Only the lines from the one containing "The FreeCAD and" down to the one containing "return [band[0] +", inclusive, are to be quoted exactly.

════════════════

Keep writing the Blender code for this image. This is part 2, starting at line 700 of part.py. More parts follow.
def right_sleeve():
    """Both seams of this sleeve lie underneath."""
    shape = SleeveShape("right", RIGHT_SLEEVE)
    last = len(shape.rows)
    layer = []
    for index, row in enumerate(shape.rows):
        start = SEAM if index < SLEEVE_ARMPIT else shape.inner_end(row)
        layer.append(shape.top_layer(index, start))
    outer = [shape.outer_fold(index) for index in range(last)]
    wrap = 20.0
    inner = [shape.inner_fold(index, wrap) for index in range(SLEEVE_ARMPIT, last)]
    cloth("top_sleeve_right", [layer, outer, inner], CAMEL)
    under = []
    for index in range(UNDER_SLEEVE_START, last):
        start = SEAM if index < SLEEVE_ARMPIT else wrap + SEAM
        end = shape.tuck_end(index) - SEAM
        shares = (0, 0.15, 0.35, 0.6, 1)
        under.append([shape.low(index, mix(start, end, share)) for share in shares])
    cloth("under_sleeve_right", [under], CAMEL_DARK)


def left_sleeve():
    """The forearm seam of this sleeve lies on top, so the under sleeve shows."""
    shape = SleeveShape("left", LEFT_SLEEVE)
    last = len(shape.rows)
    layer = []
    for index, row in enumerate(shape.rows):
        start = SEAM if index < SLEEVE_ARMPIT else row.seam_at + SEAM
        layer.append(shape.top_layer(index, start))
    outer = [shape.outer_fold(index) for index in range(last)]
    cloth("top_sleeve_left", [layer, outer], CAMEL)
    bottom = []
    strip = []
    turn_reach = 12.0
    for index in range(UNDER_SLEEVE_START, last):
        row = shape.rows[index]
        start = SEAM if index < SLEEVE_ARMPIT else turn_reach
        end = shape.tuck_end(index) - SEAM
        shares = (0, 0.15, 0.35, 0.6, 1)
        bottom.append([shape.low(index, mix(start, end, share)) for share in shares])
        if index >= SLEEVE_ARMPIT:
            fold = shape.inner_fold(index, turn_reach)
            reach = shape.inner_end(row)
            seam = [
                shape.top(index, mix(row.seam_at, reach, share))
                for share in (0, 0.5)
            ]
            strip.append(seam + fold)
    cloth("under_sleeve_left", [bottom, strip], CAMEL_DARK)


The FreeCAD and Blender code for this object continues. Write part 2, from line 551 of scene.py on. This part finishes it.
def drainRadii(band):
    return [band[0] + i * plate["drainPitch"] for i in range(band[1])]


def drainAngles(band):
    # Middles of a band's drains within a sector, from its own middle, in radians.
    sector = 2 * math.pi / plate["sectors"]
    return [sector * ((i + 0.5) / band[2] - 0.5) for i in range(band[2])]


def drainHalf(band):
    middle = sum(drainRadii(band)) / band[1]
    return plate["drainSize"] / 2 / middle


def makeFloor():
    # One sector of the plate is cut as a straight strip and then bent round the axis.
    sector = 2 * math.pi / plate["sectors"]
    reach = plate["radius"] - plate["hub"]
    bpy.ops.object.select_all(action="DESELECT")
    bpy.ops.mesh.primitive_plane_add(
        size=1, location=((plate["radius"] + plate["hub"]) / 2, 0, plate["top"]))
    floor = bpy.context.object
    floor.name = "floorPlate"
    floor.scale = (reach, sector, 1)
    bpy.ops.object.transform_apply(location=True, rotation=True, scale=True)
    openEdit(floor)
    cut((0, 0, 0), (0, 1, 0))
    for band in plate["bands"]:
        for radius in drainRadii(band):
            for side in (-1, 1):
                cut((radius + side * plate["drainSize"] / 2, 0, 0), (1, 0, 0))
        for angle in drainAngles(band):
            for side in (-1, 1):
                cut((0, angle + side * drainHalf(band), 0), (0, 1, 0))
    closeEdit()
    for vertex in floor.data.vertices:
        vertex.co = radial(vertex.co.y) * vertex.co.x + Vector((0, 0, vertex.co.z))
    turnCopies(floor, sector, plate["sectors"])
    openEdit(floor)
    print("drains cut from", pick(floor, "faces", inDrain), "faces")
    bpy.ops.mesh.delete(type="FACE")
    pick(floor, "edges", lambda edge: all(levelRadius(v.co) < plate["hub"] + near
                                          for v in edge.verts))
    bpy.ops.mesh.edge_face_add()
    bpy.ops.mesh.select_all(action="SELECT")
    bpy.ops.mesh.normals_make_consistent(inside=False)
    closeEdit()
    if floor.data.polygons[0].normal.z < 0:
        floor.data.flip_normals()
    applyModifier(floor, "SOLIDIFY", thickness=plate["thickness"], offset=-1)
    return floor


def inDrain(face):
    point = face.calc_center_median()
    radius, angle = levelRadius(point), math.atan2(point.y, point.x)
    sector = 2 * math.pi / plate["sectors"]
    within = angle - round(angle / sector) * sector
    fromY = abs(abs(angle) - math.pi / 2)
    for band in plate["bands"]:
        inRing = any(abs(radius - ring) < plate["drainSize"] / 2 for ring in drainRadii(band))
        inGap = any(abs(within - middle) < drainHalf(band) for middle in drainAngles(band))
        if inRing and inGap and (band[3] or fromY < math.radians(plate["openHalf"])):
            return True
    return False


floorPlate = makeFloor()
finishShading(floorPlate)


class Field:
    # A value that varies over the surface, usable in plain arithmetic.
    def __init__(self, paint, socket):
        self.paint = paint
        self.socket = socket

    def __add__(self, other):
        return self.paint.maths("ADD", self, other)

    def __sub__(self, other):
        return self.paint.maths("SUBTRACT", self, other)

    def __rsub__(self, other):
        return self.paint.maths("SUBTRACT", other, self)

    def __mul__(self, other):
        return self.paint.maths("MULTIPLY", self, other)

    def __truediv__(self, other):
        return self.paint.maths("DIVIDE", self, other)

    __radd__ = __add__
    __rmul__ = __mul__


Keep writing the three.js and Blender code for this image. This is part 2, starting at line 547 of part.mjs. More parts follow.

════════════════

[Result for this task]:
The FreeCAD and Blender code for this object continues. Write part 2, from line 551 of scene.py on. This part finishes it.
def drainRadii(band):
    return [band[0] + i * plate["drainPitch"] for i in range(band[1])]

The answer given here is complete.